We should add per-job lock for the whole update_job_status() function to avoid this race.

This issue happens sometime when python examples/multi_echo.py is called.

cblmemo commented 19 hours ago

Hi @Michaelvll, I'm taking a look into this and was a little bit confused about what is the design purpose of the INIT state. Just a random thought, seems like setting it to PENDING when we adding the job could resolve the problem?

cblmemo commented 19 hours ago

Also I'm a little bit confused why adding the per-job lock for the whole update_job_status() function would help the situation. IIUC the problem here is that the update_job_status is called after the add_job and before the _exec_code_on_head, which suggesting we should have a lock to protect any function to operate the job table between add_job and _exec_code_on_head (i.e. add lock if the job status is INIT). Why does adding locks to update_job_status() could help this?

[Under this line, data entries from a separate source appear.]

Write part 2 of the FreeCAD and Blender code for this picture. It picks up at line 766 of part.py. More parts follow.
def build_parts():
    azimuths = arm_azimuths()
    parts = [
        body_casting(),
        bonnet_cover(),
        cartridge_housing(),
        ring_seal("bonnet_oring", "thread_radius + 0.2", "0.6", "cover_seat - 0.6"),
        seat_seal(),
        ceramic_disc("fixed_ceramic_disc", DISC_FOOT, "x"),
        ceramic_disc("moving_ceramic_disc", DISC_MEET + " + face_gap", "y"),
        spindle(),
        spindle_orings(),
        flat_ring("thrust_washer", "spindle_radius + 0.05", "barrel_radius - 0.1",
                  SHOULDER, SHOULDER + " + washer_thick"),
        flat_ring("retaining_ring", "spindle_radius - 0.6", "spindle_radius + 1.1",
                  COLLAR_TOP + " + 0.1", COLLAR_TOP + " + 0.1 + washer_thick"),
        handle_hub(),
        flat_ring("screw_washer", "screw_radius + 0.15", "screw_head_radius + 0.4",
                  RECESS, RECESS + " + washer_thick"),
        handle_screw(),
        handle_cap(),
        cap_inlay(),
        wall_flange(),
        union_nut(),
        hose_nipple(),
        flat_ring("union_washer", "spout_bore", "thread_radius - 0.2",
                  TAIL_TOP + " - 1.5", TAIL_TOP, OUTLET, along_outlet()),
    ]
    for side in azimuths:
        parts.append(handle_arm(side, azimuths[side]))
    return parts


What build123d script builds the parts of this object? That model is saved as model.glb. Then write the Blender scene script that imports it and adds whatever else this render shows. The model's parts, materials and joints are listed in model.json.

Michaelvll commented 18 hours ago

Also I'm a little bit confused why adding the per-job lock for the whole update_job_status() function would help the situation. IIUC the problem here is that the update_job_status is called after the add_job and before the _exec_code_on_head, which suggesting we should have a lock to protect any function to operate the job table between add_job and _exec_code_on_head (i.e. add lock if the job status is INIT). Why does adding locks to update_job_status() could help this?

When multiple jobs are submitted, there can be multiple schedule() called simultaneously, and also we have a periodic update running in the skylet to fix any potential issue with the job queue.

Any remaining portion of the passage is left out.